>> START MATERIAL
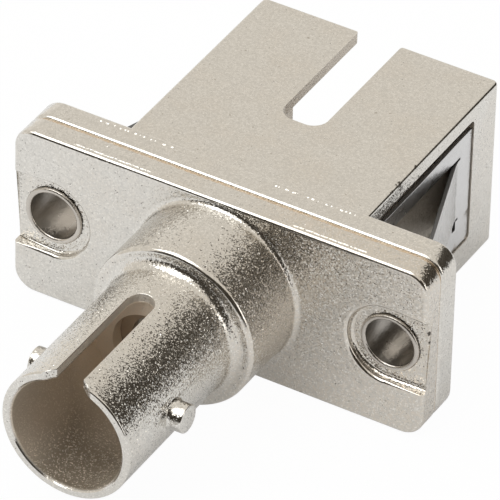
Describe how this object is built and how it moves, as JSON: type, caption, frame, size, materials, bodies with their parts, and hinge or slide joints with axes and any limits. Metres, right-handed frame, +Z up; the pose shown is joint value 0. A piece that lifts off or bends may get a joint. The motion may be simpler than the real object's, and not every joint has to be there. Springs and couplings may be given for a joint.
{
  "type": "st to sc fibre adapter",
  "caption": "Metal fibre through adapter: a slotted bayonet barrel on a round boss in front, a rectangular push-pull socket behind, and a flange with eyelets between.",
  "frame": {"origin": "centre of the bounding box, on the fibre axis", "axes": "+Y along the fibre axis towards the rectangular socket's opening, with the bayonet barrel towards -Y; +X along the flange; +Z towards the keyways; +Z up"},
  "size_m": [0.022, 0.0284, 0.0094],
  "materials": {
    "nickel_front": "satin nickel plating over a fine-grained die casting",
    "nickel_rear": "satin nickel plating over a fine-grained die casting",
    "eyelet_left_metal": "bright nickel plating over brass",
    "eyelet_right_metal": "bright nickel plating over brass",
    "clip_left_steel": "smooth rolled spring steel",
    "clip_right_steel": "smooth rolled spring steel",
    "insert_plastic": "moulded, matt",
    "holder_metal": "turned, nickel plated",
    "sleeve_ceramic": "polished ceramic"
  },
  "bodies": {
    "root": {"st_housing": "nickel_front", "sc_housing": "nickel_rear", "eyelet_left": "eyelet_left_metal", "eyelet_right": "eyelet_right_metal", "panel_clip_left": "clip_left_steel", "panel_clip_right": "clip_right_steel", "sc_latch_insert": "insert_plastic", "sleeve_holder": "holder_metal", "split_sleeve": "sleeve_ceramic"}
  },
  "joints": []
}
>> END MATERIAL
SET EXERCISE:
Copy all lines from the material that include "with".

COMPLETE OUTPUT:
Describe how this object is built and how it moves, as JSON: type, caption, frame, size, materials, bodies with their parts, and hinge or slide joints with axes and any limits. Metres, right-handed frame, +Z up; the pose shown is joint value 0. A piece that lifts off or bends may get a joint. The motion may be simpler than the real object's, and not every joint has to be there. Springs and couplings may be given for a joint.
  "caption": "Metal fibre through adapter: a slotted bayonet barrel on a round boss in front, a rectangular push-pull socket behind, and a flange with eyelets between.",
  "frame": {"origin": "centre of the bounding box, on the fibre axis", "axes": "+Y along the fibre axis towards the rectangular socket's opening, with the bayonet barrel towards -Y; +X along the flange; +Z towards the keyways; +Z up"},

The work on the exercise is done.